Your program should print out the book titles alphabetically, and underneath each book title should be the three highest scoring genres with a score greater than 0 (including the score for that genre).

When run against the provided book and genre input files, your program sholuld produce the following output:

Hunger Games
action, 15.0
sci-fi, 8.0

Infinite Jest
literary fiction, 12.0

Formatting

There are a few formatting rules which will help us grade your submission properly.

  1. Include a space between the comma and the score when printing genres-point combinations

    Good

    action, 15.0
    

    Bad

    action,15.0
    sci-fi,       8.0
    
  2. Include a new line after each book + score section and no where else.

    Good

    Hunger Games
    action, 15.0
    sci-fi, 8.0
    
    Infinite Jest
    literary fiction, 12.0
    
    

    Bad

    Hunger Games
    
    action, 15.0
    
    sci-fi, 8.0
    

That's it!

Analysis Tool

When you have finished building your program, please use our analysis tool that's included in this repo. This tool helps us grade your submission and also helps ensure your program is functioning as expected.

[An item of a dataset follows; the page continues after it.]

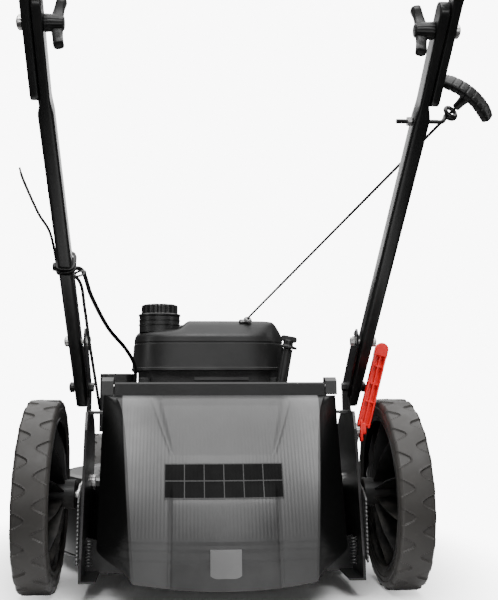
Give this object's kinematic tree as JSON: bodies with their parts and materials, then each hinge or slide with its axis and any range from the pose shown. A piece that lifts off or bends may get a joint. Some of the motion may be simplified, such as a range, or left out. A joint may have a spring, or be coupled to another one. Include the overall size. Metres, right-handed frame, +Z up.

To use our tool, you will need to have a working node environment. Read here for how to install node with your favorite package manager, or here for building from source.

Once node is installed, run the following from the command line.

$ node bookbub_analyzer.js <code trigger>

The <code trigger> is the series of strings which is used to invoke your program, minus the command line arguments.

For example, if you invoke your program as follows.

$ python genre_detector.py books.json genres.csv

then please run

$ node bookbub_analyzer.js python genre_detector.py

If your program does not produce the correct output for the sample test case, the analysis tool will print an error message. Continue working on your program until the tool determines your output is correct. Once your program works as expected, the tool will generated a zip-file named bookbub_analysis.zip. Please include this file in your final submission.

If you experience any difficulties installing node or using our tool, don't sweat it. Just let us know when you submit and we'll be sure to inform the engineer grading your submission.

Submitting

Please create a zip file containing

  1. Any source code files needed to run your program

  2. The bookbub_analysis.zip file that was generated

  3. A README.md explaining:

    • Any steps necessary to run your program
    • Any interesting trade-offs or edge cases you ran into (this can really strengthen a submission)
    • Approximately how long you spent (this is not timed, but it’s helpful for us)

Rubric

You can write your program in any language you like as long as we can run it on Linux. Here are a few qualities we expect to see in a good solution.

  • Readbility
  • Logical separation of concerns
  • Effective use of data-structures

The purpose of this exercise is for you to show us your ability to write clean, non-trivial code.